**What you are asked to do:** Where the string "that" occurs in the material below, report the whole line.

________

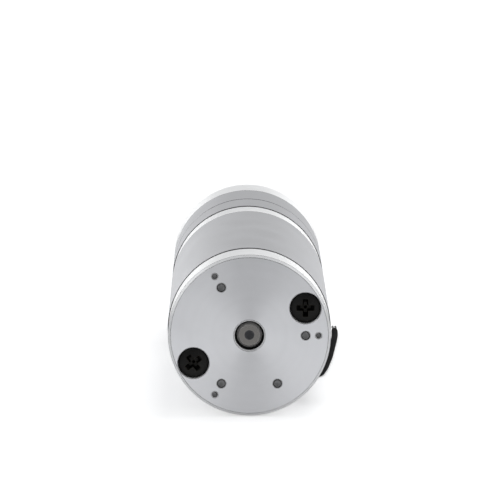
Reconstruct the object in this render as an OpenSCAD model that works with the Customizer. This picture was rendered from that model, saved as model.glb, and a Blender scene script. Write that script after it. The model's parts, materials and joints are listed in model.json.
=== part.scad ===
// DC gear motor: a brushed motor with a two-stage planetary gearbox.
// Each piece is drawn along Z, from the flange face back to the rear cap,
// and laid down so that the output shaft points along +Y.
// The origin is the centre of the flange face, and the body rests at Z = -body_d / 2.

/* [Housing] */
// Outside diameter of the body
body_d = 52; // [51:0.5:58]
// Length of the output flange
flange_len = 15.5; // [15.5:0.5:22]
// Length of the second ring gear, next to the flange
ring_2_len = 22; // [20.5:0.5:30]
// Length of the first ring gear, next to the motor
ring_1_len = 18; // [16.5:0.5:26]
// Length of the motor's front cap
front_cap_len = 13; // [12:0.5:20]
// Length of the motor tube
tube_len = 83.5; // [80:0.5:120]
// Length of the rear cap
rear_cap_len = 13.5; // [13:0.5:20]
// Wall of the motor tube
tube_wall = 3; // [2.5:0.1:3.5]
// Length of the spigots that centre the tube on its caps
spigot_len = 3; // [2:0.25:4]
// Length of the registers that centre the gearbox pieces
register_len = 1.8; // [1.4:0.1:2.2]
// Chamfer round the rear face
rear_chamfer = 0.8; // [0.3:0.1:0.9]
// Chamfer round the flange face
flange_chamfer = 0.5; // [0.3:0.1:1]
// Chamfer on each side of a joint line
joint_chamfer = 0.1; // [0.05:0.05:0.3]
// Step from the motor tube down to the turned caps
cap_step = 0.3; // [0.1:0.05:0.4]

/* [Rear face] */
// Pitch circle of the larger tapped holes
rear_m3_pcd = 35.4; // [34:0.1:36]
// Tapping diameter of the larger holes
rear_m3_d = 2.5; // [2.3:0.05:2.7]
// Depth of the larger holes
rear_m3_depth = 7; // [4:0.5:9]
// Pitch circle of the smaller tapped holes
rear_m2_pcd = 43.6; // [43:0.1:44.4]
// Tapping diameter of the smaller holes
rear_m2_d = 1.6; // [1.4:0.05:1.8]
// Depth of the smaller holes
rear_m2_depth = 5; // [3:0.5:7]
// Countersink round each tapped hole, across its mouth beyond the hole
tap_countersink = 0.5; // [0.2:0.05:0.7]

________

**Written answer:**
Reconstruct the object in this render as an OpenSCAD model that works with the Customizer. This picture was rendered from that model, saved as model.glb, and a Blender scene script. Write that script after it. The model's parts, materials and joints are listed in model.json.
// and laid down so that the output shaft points along +Y.
// Length of the spigots that centre the tube on its caps
// Length of the registers that centre the gearbox pieces